Stop after the line with "crown_steps = 8;": repeat exactly every line before it, beginning with the first, and that line itself.
Source excerpt start
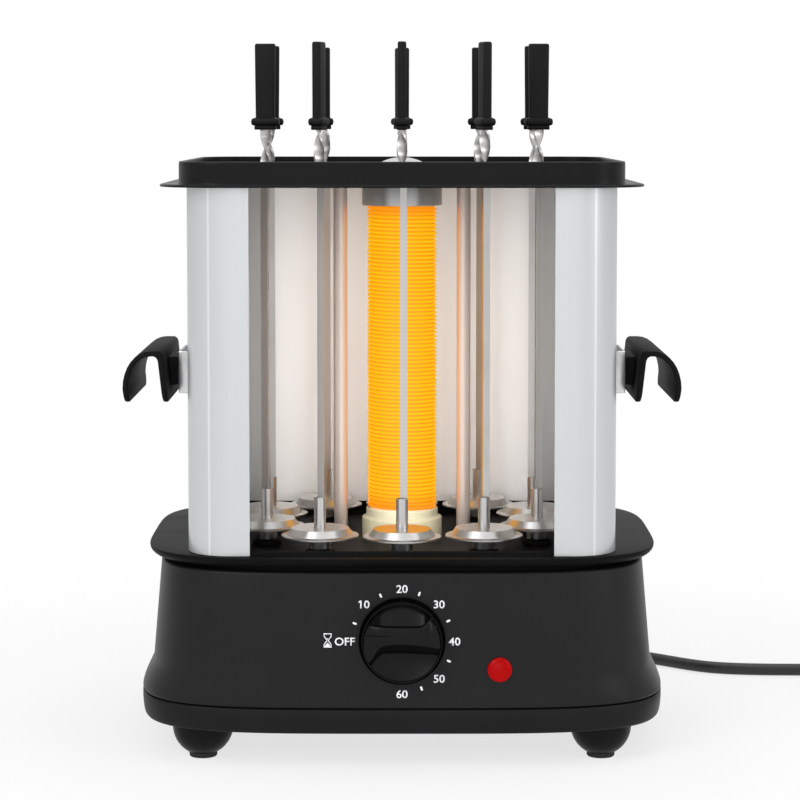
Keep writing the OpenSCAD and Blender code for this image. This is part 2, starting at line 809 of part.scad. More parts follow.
module rivet_row(side) {
    step = shield_h / rivets;
    for (k = [0:rivets - 1])
        translate([side * (rear_x - back_lap / 2), shield_y, shield_z0 + step * (k + 0.5)])
            rotate([-90, 0, 0]) cylinder(r1 = rivet_r, r2 = rivet_r * 0.7, h = 0.8);
}

// ---- side handles ----

clip_up = 2.4; // clip above the handle tips
block_up = 7.4; // block above the handle tips
clip_z = shield_z0 + handle_z + clip_up;
block_z = shield_z0 + handle_z + block_up;
block_x0 = shield_x + clip_d;
handle_x0 = block_x0 + block_t;
tip_cut = 7;
inner_lean = 1.3; // lean of the inner leg
outer_lean = 0.9; // lean of the outer leg
crown_x = 8.5; // centre of the crown's curve
crown_y = 8;
crown_steps = 8;

// Edge of a handle's section, from the tip of its inner leg over the crown to its outer
// tip: x runs outwards from the block, y up from the tips
function handle_edge(inset) =
    let (rx = handle_w - outer_lean - crown_x - inset, ry = handle_h - crown_y - inset,
         top = handle_h - inset, x0 = inset + inner_lean)
    concat(
        [[inset - inner_lean, 0], [x0, top - 2.8], [x0 + 0.7, top - 0.9], [x0 + 2.4, top]],
        [for (k = [0:crown_steps])
            let (a = 90 - 90 * k / crown_steps) [crown_x + rx * cos(a), crown_y + ry * sin(a)]],
        [[handle_w - 2 * outer_lean - inset, 0]]);

module handle_section() {
    inner = handle_edge(handle_t);
    last = len(inner) - 1;
    polygon(concat(handle_edge(0), [for (k = [0:last]) inner[last - k]]));
}

module handle() {
    color([0.11, 0.11, 0.11]) {
        translate([handle_x0, 0, shield_z0 + handle_z]) intersection() {
            translate([0, handle_len / 2, 0]) rotate([90, 0, 0])
                linear_extrude(handle_len) handle_section();
            translate([-handle_w / 2, 0, 0]) rotate([90, 0, 90]) linear_extrude(2 * handle_w)
                rounded_low(handle_len / 2, handle_h, tip_cut);
        }
        translate([block_x0, -block_len / 2, block_z])
            cube([block_t + inner_lean, block_len, block_h]);
    }
}

// Rectangle of half width hx and height h with its two lower corners rounded
module rounded_low(hx, h, r) {
    translate([-hx, r]) square([2 * hx, h + 1 - r]);
    translate([r - hx, 0]) square([2 * (hx - r), h]);
    for (sx = [-1, 1]) translate([sx * (hx - r), r]) circle(r);
}

module handle_left() {
    mirror([1, 0, 0]) handle();
}

module handle_right() {
    handle();
}

// A folded steel clip for each handle, and the rivets of the rear reflector
module shield_fittings() {
    len = block_len - 4;
    color([0.8, 0.8, 0.81]) {
        for (side = [0, 1]) mirror([side, 0, 0]) translate([shield_x, 0, clip_z]) difference() {
            translate([0, -len / 2, 0]) cube([clip_d, len, clip_h]);
            translate([-1, clip_t - len / 2, -1])
                cube([clip_d - clip_t + 1, len - 2 * clip_t, clip_h + 2]);
        }
        for (side = [-1, 1]) rivet_row(side);
    }
}

// ---- cover ----

// The plate that the skewers pass through
module top_cover() {
    in = cover_wall + fit / 2;
    color([0.11, 0.11, 0.115]) difference() {
        translate([0, 0, cover_plate_z]) linear_extrude(cover_t)
            rounded(cover_x - in, cover_y - in, cover_r - in);
        for (p = STATIONS)
            bore(p[0], p[1], skewer_hole_r, cover_plate_z - 1, cover_plate_z + cover_t + 1);
    }
}

// The wall round the plate, with its brim
module cover_rim() {
    color([0.11, 0.11, 0.115]) translate([0, 0, cover_z0]) {
        linear_extrude(cover_h) ring(cover_x, cover_y, cover_r, cover_wall);
        linear_extrude(brim_t) difference() {
            rounded(cover_x + brim_x, cover_y + brim_y, brim_r);
            rounded(cover_x - cover_wall / 2, cover_y - cover_wall / 2, cover_r - 1);
        }
    }
}

dome_plinth = 2.5;

module cover_dome() {
    z = cover_plate_z + cover_t;
    drop = sqrt(dome_ball_r * dome_ball_r - dome_r * dome_r);
    color([0.85, 0.85, 0.86]) {
        bore(0, 0, dome_r, z, z + dome_plinth);
        translate([0, 0, z + dome_plinth]) intersection() {
            translate([0, 0, -drop]) sphere(dome_ball_r);
            cylinder(r = dome_r + 1, h = dome_ball_r);
        }
    }
}

// ---- controls ----

knob_gap = 0.6;
skirt_h = 6;
cap_h = 4;
bar_w = 10;
timer_d = 28;
timer_w = 40;
timer_h = 36;
timer_bore_h = 9;
lens_step = 1.2; // step between the lens flange and its stem
lens_t = 1.2;
lens_rise = 2.2;

module timer_knob() {
    top = knob_gap + knob_reach;
    on_front(0, knob_z) {
        color([0.1, 0.1, 0.1]) difference() {
            union() {
                bore(0, 0, knob_d / 2, knob_gap, knob_gap + skirt_h);
                bore(0, 0, knob_cap_d / 2, knob_gap + skirt_h, knob_gap + skirt_h + cap_h);
                intersection() {
                    bore(0, 0, knob_cap_d / 2, knob_gap + skirt_h, top);
                    translate([-knob_d / 2, -bar_w / 2, knob_gap + skirt_h])
                        cube([knob_d, bar_w, top]);
                }
            }
            bore(0, 0, shaft_r + fit / 5, knob_gap - 1, top - 6);
        }
        color([0.75, 0.75, 0.76]) bore(0, 0, shaft_r, 1 - wall - timer_bore_h, top - 6);
    }
}

module timer_unit() {
    color([0.8, 0.79, 0.74]) on_front(0, knob_z) difference() {
        translate([-timer_w / 2, -timer_h / 2, -wall - seat - timer_d])
            cube([timer_w, timer_h, timer_d]);
        bore(0, 0, shaft_r + run_clear, -wall - timer_bore_h, 1);
    }
}

module pilot_lens() {
    ball = (pow(lens_d / 2, 2) + lens_rise * lens_rise) / (2 * lens_rise);
    color([0.85, 0.02, 0.02]) on_front(lens_x, lens_z) {
        bore(0, 0, lens_d / 2, seat, lens_t);
        translate([0, 0, lens_t]) intersection() {
            translate([0, 0, lens_rise - ball]) sphere(ball);
            cylinder(r = lens_d, h = lens_rise + 1);
        }
        bore(0, 0, lens_d / 2 - lens_step, -wall - 5, lens_t);
    }
}

// ---- cord ----

// The outlet bush, on a flat seat sunk in the sloping back wall
gland_x = ROUTE[0][0];
gland_z = ROUTE[0][2];
gland_y1 = ROUTE[0][1];
gland_neck_r = 6;
gland_flange_r = 8;
gland_flange_t = 3;
gland_seat = -front_y(gland_x + gland_flange_r, gland_z + gland_flange_r);

module cord_gland() {
    color([0.08, 0.08, 0.08]) translate([gland_x, 0, gland_z]) rotate([-90, 0, 0]) {
        bore(0, 0, gland_neck_r, gland_seat - wall - 2, gland_seat);
        bore(0, 0, gland_flange_r, gland_seat, gland_seat + gland_flange_t);
        translate([0, 0, gland_seat + gland_flange_t])
            cylinder(r1 = gland_neck_r, r2 = cord_d / 2 + 0.9,
                     h = gland_y1 - gland_seat - gland_flange_t);
    }
}

// Smooth curve through the route's points
function spline(p, i, t) =
    let (a = p[max(i - 1, 0)], b = p[i], c = p[i + 1], d = p[min(i + 2, len(p) - 1)])
    0.5 * (2 * b + (c - a) * t + (2 * a - 5 * b + 4 * c - d) * t * t
           + (3 * b - a - 3 * c + d) * t * t * t);
function unit(v) = v / norm(v);
cord_sides = 8;

module tube(p, r, per_span) {
    n = (len(p) - 1) * per_span;
    path = [for (k = [0:n])
        let (i = min(floor(k / per_span), len(p) - 2)) spline(p, i, k / per_span - i)];
    rings = [for (k = [0:n])
        let (along = unit(path[min(k + 1, n)] - path[max(k - 1, 0)]),
             across = unit(cross(along, [0, 0, 1])), up = cross(across, along))
        [for (s = [0:cord_sides - 1])
            let (a = 360 * (s + 0.5) / cord_sides)
            path[k] + r * cos(a) * across + r * sin(a) * up]];
    sides = [for (k = [0:n - 1]) for (s = [0:cord_sides - 1])
        let (q = (s + 1) % cord_sides, a = k * cord_sides + s, b = a + cord_sides,
             c = (k + 1) * cord_sides + q, d = k * cord_sides + q)
        each [[a, c, b], [a, d, c]]];
    ends = [[for (s = [cord_sides - 1:-1:0]) s],
            [for (s = [0:cord_sides - 1]) n * cord_sides + s]];
    polyhedron([for (ring = rings) each ring], concat(sides, ends));
}

module cord_run() {
    color([0.08, 0.08, 0.08]) tube(ROUTE, cord_d / 2, 2);
}

module cord_coil() {
    inner = coil_turn_r - coil_w / 2;
    bevel = 2; // corners of the wound ring
    color([0.08, 0.08, 0.08]) translate([coil_x, coil_y, 0]) rotate_extrude(start = 0)
        translate([inner, 0]) polygon([
            [bevel, 0], [coil_w - bevel, 0], [coil_w, bevel], [coil_w, coil_h - bevel],
            [coil_w - bevel, coil_h], [bevel, coil_h], [0, coil_h - bevel], [0, bevel]]);
}

module plug() {
    x = coil_x + coil_turn_r - coil_w / 2;
    color([0.08, 0.08, 0.08]) translate([x, coil_y, coil_h]) {
        translate([-plug_w / 2, -plug_len, 0]) cube([plug_w, plug_len, plug_h]);
        translate([0, 0, plug_h / 2]) rotate([-90, 0, 0])
            cylinder(r1 = plug_h / 2 - 1, r2 = cord_d / 2 + 1, h = plug_cone);
    }
    color([0.8, 0.78, 0.6]) for (sx = [-1, 1])
        translate([x + sx * pin_gap / 2, coil_y - plug_len, coil_h + plug_h / 2])
            rotate([90, 0, 0]) cylinder(r = pin_r, h = pin_len);
}

// ---- what is drawn ----

base_housing();
bottom_pan();
feet();
foot_pads();
drip_tray();
gear_plate();
case_screws();
gear_motor();
motor_pinion();
heater_core();
heater_coil();
heater_foot();
heater_top_holder();
support_posts();
top_cover();
cover_rim();
cover_dome();
reflector_left();
reflector_right();
rear_reflector();
handle_left();
handle_right();
shield_fittings();
timer_knob();
timer_unit();
pilot_lens();
cord_gland();
cord_run();
cord_coil();
plug();
for (i = [0:9]) rotor(i);
for (i = [0:9]) skewer_blade(i);
for (i = [0:9]) skewer_grip(i);
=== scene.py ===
"""Dresses the electric skewer grill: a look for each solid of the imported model."""

import bmesh
import bpy
import math
from mathutils import Matrix, Vector


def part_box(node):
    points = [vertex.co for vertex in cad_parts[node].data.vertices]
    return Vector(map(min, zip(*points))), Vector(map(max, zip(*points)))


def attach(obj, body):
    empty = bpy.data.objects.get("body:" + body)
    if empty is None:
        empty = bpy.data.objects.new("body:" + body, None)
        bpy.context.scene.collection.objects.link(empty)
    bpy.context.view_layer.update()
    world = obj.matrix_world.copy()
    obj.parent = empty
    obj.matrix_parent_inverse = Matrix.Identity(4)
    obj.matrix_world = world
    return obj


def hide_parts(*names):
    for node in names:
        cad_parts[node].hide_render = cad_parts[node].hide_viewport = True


bl_info = {
    "name": "Electric Skewer Grill",
    "version": (1, 0, 0),
    "blender": (4, 5, 0),
    "location": "3D View > Sidebar > Grill",
    "description": "Dresses a skewer grill with its shells, skewers, heater, dial and cord",
    "category": "Object",
}

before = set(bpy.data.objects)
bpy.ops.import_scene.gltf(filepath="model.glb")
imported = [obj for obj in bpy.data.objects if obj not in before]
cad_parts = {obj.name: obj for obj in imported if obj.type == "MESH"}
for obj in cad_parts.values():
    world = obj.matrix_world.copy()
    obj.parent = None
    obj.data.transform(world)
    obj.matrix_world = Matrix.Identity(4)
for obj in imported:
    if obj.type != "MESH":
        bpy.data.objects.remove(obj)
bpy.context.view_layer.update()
MM = 0.001


# ---- node wiring ----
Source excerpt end
Correct output >>
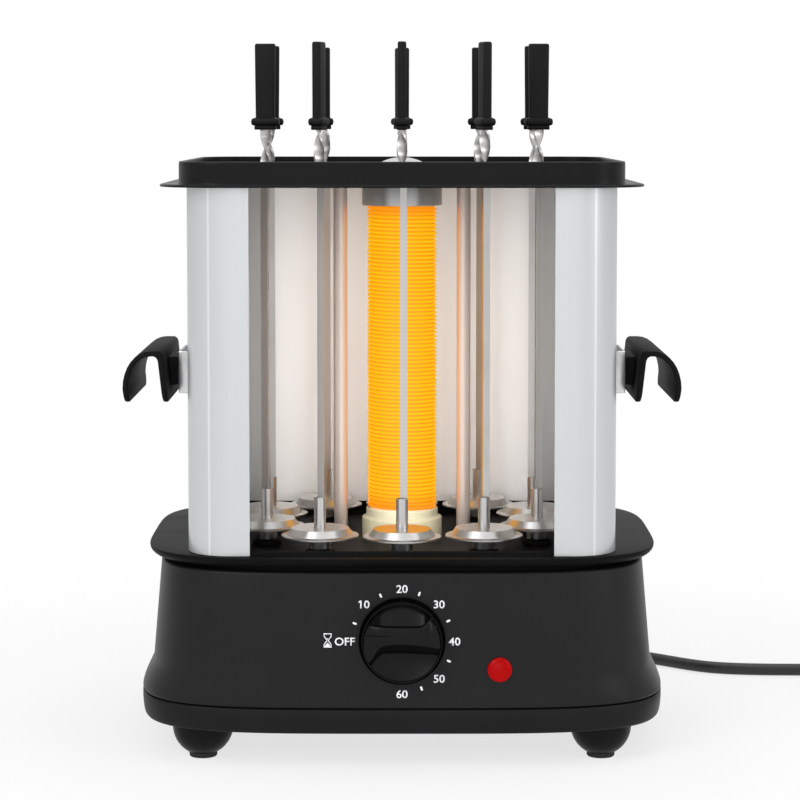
Keep writing the OpenSCAD and Blender code for this image. This is part 2, starting at line 809 of part.scad. More parts follow.
module rivet_row(side) {
    step = shield_h / rivets;
    for (k = [0:rivets - 1])
        translate([side * (rear_x - back_lap / 2), shield_y, shield_z0 + step * (k + 0.5)])
            rotate([-90, 0, 0]) cylinder(r1 = rivet_r, r2 = rivet_r * 0.7, h = 0.8);
}

// ---- side handles ----

clip_up = 2.4; // clip above the handle tips
block_up = 7.4; // block above the handle tips
clip_z = shield_z0 + handle_z + clip_up;
block_z = shield_z0 + handle_z + block_up;
block_x0 = shield_x + clip_d;
handle_x0 = block_x0 + block_t;
tip_cut = 7;
inner_lean = 1.3; // lean of the inner leg
outer_lean = 0.9; // lean of the outer leg
crown_x = 8.5; // centre of the crown's curve
crown_y = 8;
crown_steps = 8;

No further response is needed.